After striking down the consent to sue clause, the majority holds that even though the arbitration clause in the State Farm policy is enforceable, State Farm waived its right to arbitrate by not intervening in the litigation between the Petermans and the uninsured motorist. I disagree with this conclusion as well.

A waiver is an intentional relinquishment of a known right or privilege. See Duran v. Housing Auth. of City & County of Denver, 761 P.2d 180, 183 (Colo.1988); Department of Health v. Donahue, 690 P.2d 243, 247 (Colo.1984). A waiver can be shown by unequivocal conduct or statements showing an intent to relinquish known rights. See Jelen & Son, Inc. v. Bandimere, 801 P.2d 1182, 1185 (Colo.1990). Although an intention to waive a benefit may be implied by conduct, the conduct itself should be free from ambiguity and clearly manifest the intention not to assert the benefit. See Duran, 761 P.2d at 183.

In my view, State Farm did not waive its right to arbitrate. By filing suit against the uninsured motorist without designating State Farm as a party, the Petermans did nothing to trigger State Farm’s contractual duty to pay uninsured motorist benefits. Similarly, the Petermans’ did not make an explicit demand for uninsured motorist coverage until *498after the default judgment was entered.5 Therefore, State Farm was under no obligation to intervene in the litigation between the Petermans and the uninsured motorist. See C.R.C.P. 24. In fact, State Farm was prohibited from participating in this litigation by the clear and unambiguous terms of the policy, which requires arbitration of all uninsured motorist claims. Once State Farm was aware of the Petermans’ uninsured motorist claim, it moved to compel arbitration. Under these facts, no waiver took place.

III.

By invalidating the consent to sue clause and holding that State Farm was obligated to intervene in litigation involving the Peter-mans and the uninsured motorist, the majority holds that State Farm, without proper notice or any level of participation, is bound by a large default judgment in a case involving apparently minor injuries. Besides the obvious due process implications raised by such a result, the majority has rewritten a simple and cost-effective arbitration procedure to authorize litigation as a condition precedent to arbitration. See State Farm Mut. Auto. Ins. Co. v. Stein, 940 P.2d 384, 387 (Colo.1997) (explaining that “[wjhen a contractual provision is clear and unambiguous, courts should neither rewrite it nor limit its effect by a strained construction”). Such a procedure does violence to the terms of the contract and weakens the effectiveness of arbitration as an alternative to litigation.
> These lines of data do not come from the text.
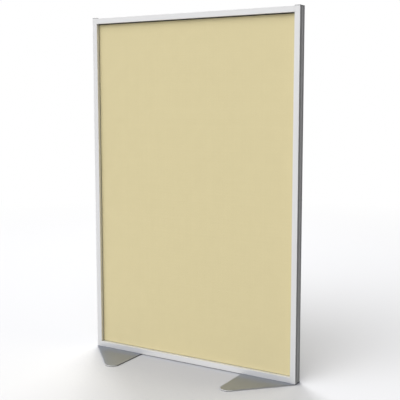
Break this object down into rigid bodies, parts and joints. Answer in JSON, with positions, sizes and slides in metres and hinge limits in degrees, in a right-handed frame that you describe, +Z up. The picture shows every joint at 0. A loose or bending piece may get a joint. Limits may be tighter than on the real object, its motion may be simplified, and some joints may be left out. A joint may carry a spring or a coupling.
{
  "type": "partition screen",
  "caption": "Free-standing partition screen: fabric-covered board in an aluminium frame of grooved extrusion, standing on two flat steel foot plates.",
  "frame": {"origin": "on the floor, midway between the ends and midway through the depth of the screen", "axes": "+X along the width, to the right as seen from the front; -Y towards the viewer; +Z up"},
  "size_m": [1, 0.4444, 1.5],
  "materials": {
    "frame": "satin anodised",
    "board": "raw fibreboard",
    "fabric": "fine plain weave, matt",
    "gasket": "matt black",
    "cap": "moulded, matt grey",
    "strip": "extruded, matt grey",
    "foot": "satin",
    "screws": "zinc plated"
  },
  "bodies": {
    "root": {"left_stile": "frame", "right_stile": "frame", "top_rail": "frame", "bottom_rail": "frame", "panel_board": "board", "front_fabric": "fabric", "back_fabric": "fabric", "left_gasket": "gasket", "right_gasket": "gasket", "top_gasket": "gasket", "bottom_gasket": "gasket", "left_top_cap": "cap", "right_top_cap": "cap", "left_edge_strip": "strip", "right_edge_strip": "strip", "top_edge_strip": "strip", "corner_screws": "screws", "left_foot_plate": "foot", "right_foot_plate": "foot", "left_nut_bar": "screws", "right_nut_bar": "screws", "foot_stile_screws": "screws", "foot_rail_screws": "screws"}
  },
  "joints": []
}
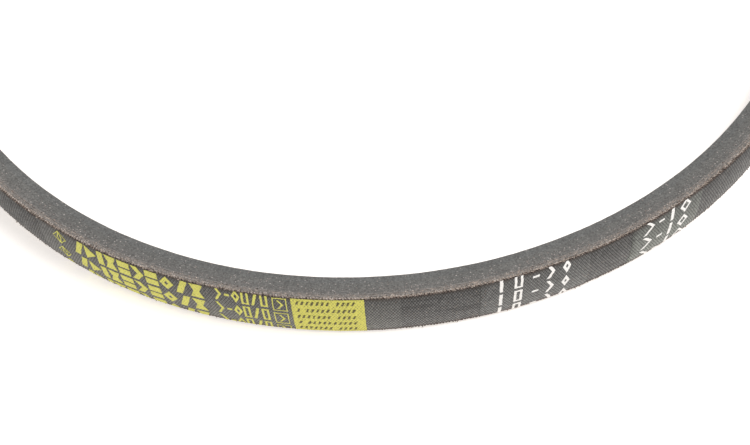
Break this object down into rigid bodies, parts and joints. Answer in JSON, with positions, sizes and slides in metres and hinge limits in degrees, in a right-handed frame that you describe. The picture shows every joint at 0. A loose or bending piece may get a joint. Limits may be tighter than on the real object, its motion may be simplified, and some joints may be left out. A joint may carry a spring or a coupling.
{
  "type": "v-belt",
  "caption": "Closed-loop raw-edge V-belt with a trapezoid section, tapered rubber flanks, a fabric back with printed marks and a tensile cord inside.",
  "frame": {"origin": "centre of the loop, at the middle of the belt's width", "axes": "+Z along the loop's axis, which is the pulleys' axis; the print is on the back at the -Y side, and +X is to the right of it"},
  "size_m": [0.3154, 0.3154, 0.0168],
  "materials": {
    "back_fabric": "bias-cut weave filled with grey-black rubber, matte",
    "inner_fabric": "brown cut yarn ends, rubber filled, matte",
    "cushion_rubber": "raw cut, matte",
    "cord": "twisted polyester cord",
    "compression_rubber": "ground flank with short pale fibre ends, matte",
    "base_fabric": "rubber-filled weave, matte",
    "label_film": "thin grey-green carrier film moulded into the back, slight sheen",
    "yellow_ink": "printed on fabric, worn thin on the yarn crests",
    "dark_ink": "printed over the yellow",
    "white_ink": "printed on fabric"
  },
  "bodies": {
    "root": {"back_fabric_outer_ply": "back_fabric", "back_fabric_inner_ply": "inner_fabric", "upper_cushion_rubber": "cushion_rubber", "tensile_cord": "cord", "lower_cushion_rubber": "cushion_rubber", "compression_sheet_outer": "compression_rubber", "compression_sheet_middle": "compression_rubber", "compression_sheet_inner": "compression_rubber", "base_fabric_ply": "base_fabric", "main_label_film": "label_film", "size_label_film": "label_film", "batch_label_film": "label_film", "bold_marks": "yellow_ink", "emblem": "yellow_ink", "light_marks": "yellow_ink", "boxed_mark": "yellow_ink", "yellow_panel": "yellow_ink", "panel_marks": "dark_ink", "size_marks": "white_ink", "batch_marks": "white_ink"}
  },
  "joints": []
}
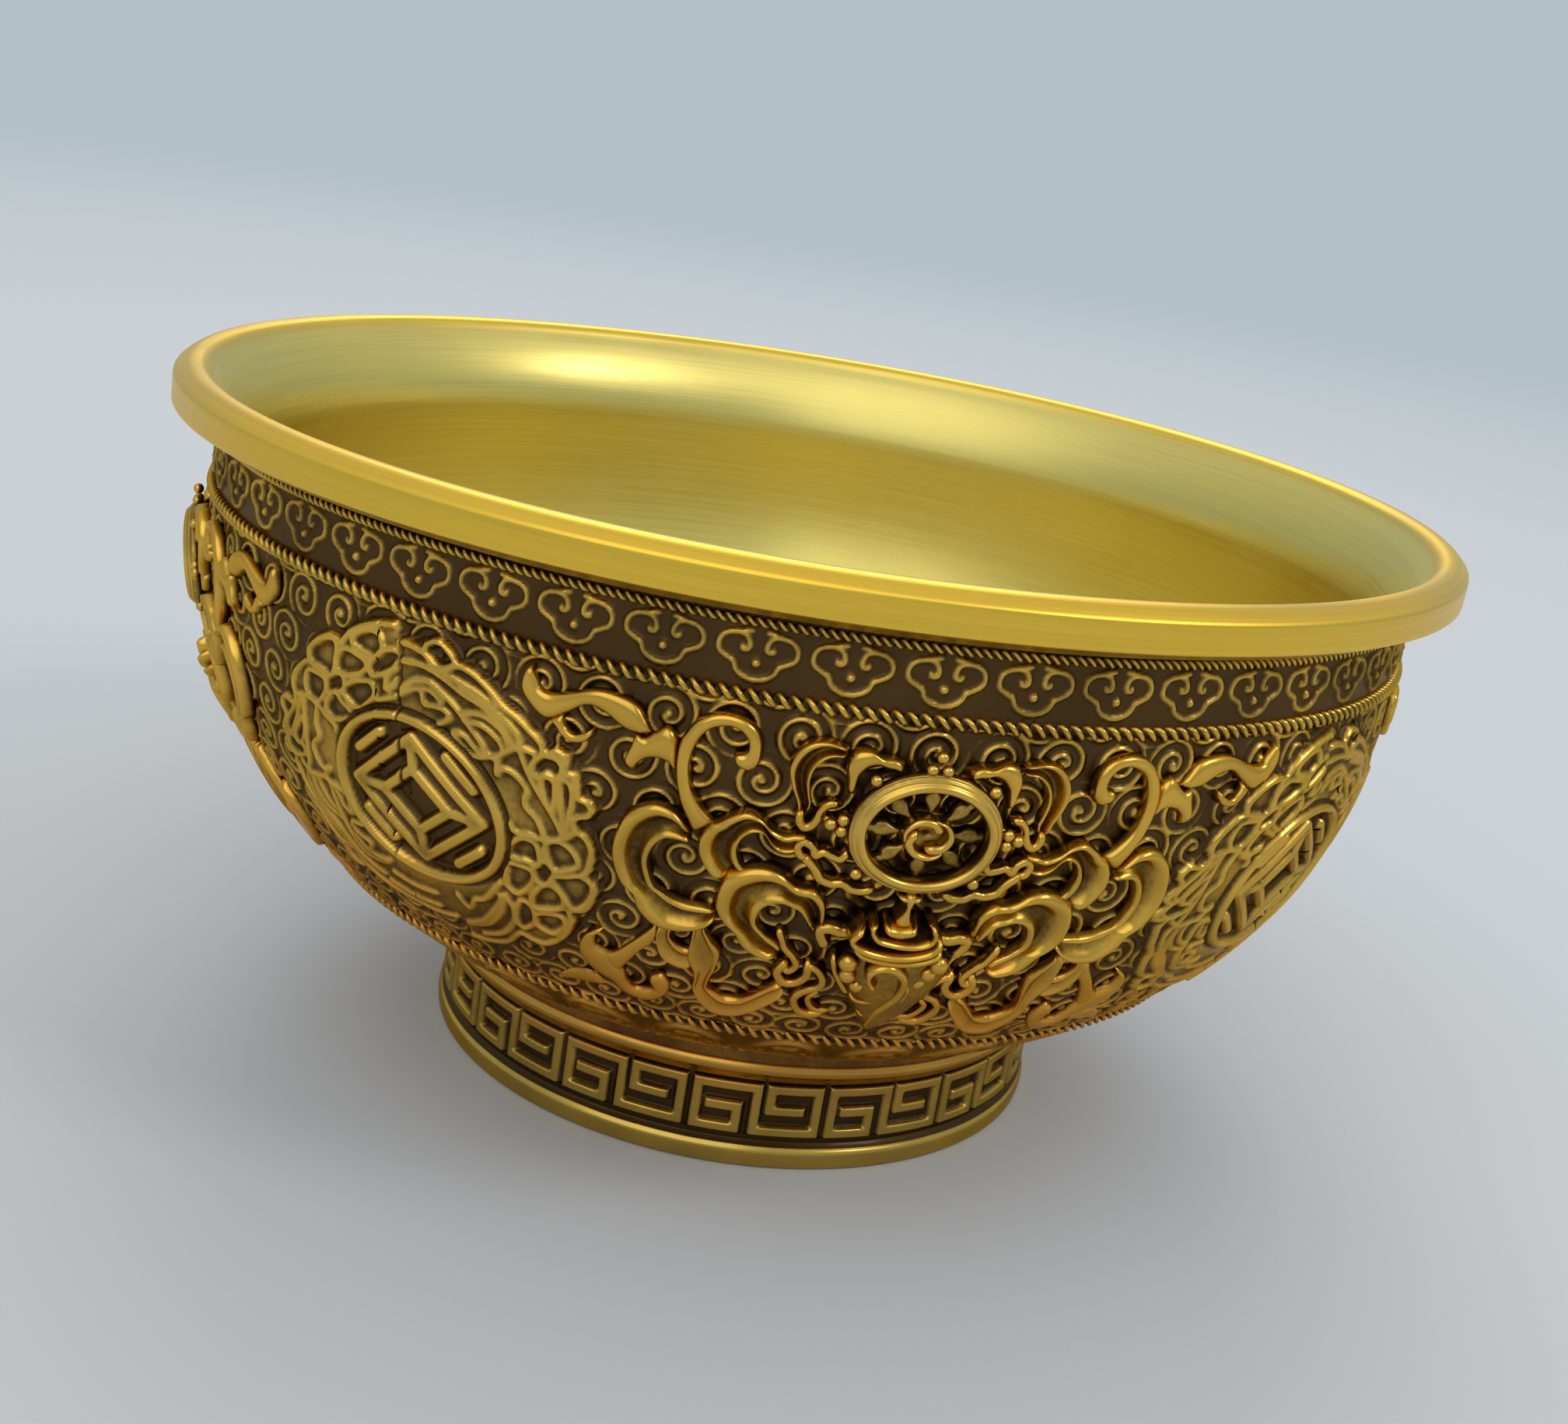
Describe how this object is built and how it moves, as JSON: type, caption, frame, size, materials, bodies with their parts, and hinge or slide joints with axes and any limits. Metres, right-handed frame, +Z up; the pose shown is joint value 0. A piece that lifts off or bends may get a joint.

Accordingly, I dissent.

I am authorized to say that Justice SCOTT joins in this dissent.

. Six months later, Doris Peterman contacted the investigating officer to report further injuries and property damage resulting from the accident,

. Although the Petermans were apparently seeking payment of uninsured motorist benefits, the reference to underinsured benefits in this letter is especially problematic because both uninsured and underinsured benefits are covered by the same section of the State Farm policy.

. The majority asserts that the court of appeals in this case held that the consent to sue clause was valid. See maj. op. at 491. I disagree. The court of appeals merely relies upon the validity of the consent to sue clause in dismissing the Peter-mans' arguments that State Farm waived its right to arbitrate. See Peterman, 948 P.2d at 68. In other words, the court of appeals, apparently recognizing that the enforceability of the consent to sue clause was not at issue, accepted its validity. In my view, this court should do the same.

. This case is distinguishable from Briggs in several respects. First, the insurance contract at issue in Briggs did not involve a mandatory arbitration clause as is the case here. Rather, the policy in Briggs permitted the insured to file lawsuits against both the uninsured motorist and the insurance company simultaneously. Briggs therefore concerned whether the insurer could enforce the consent to sue clause to require a second judicial proceeding after the entry of default against the uninsured motorist. Additionally, in Briggs there was no question that the defendant was uninsured and that a claim was being asserted pursuant to the terms of the insurance policy, whereas here the Petermans’ correspondence indicates that the status of the uninsured motorist was unclear and no claim was filed until after the default judgment was obtained. While the insurance company in Briggs was clearly on notice that its insured was asserting a claim under the policy, the issue of notice is far more questionable here.

. The majority asserts that "the district court ... concluded that State Farm had notice that the defendants in the underlying action were uninsured” and that we are bound by this factual determination. See maj. op. at 490 n.2. However, the district court only determined that State Farm was provided with "adequate notice of their potential liability and could have sought intervention.” (Emphasis added.) The issue therefore was not whether State Farm had notice that the uninsured motorist was uninsured, but whether it had sufficient notice to compel its intervention into the judicial proceedings. Contrary to the majority, I do not view this question as one of fact to which we are bound. Furthermore, although the majority relies upon statements made to the Petermans' counsel in affidavits to establish State Farm’s notice, these statements are inadmissible because they are clearly self-serving. See Stone v. Union Fire Ins. Co., 106 Colo. 522, 529, 107 P.2d 241, 244 (1940).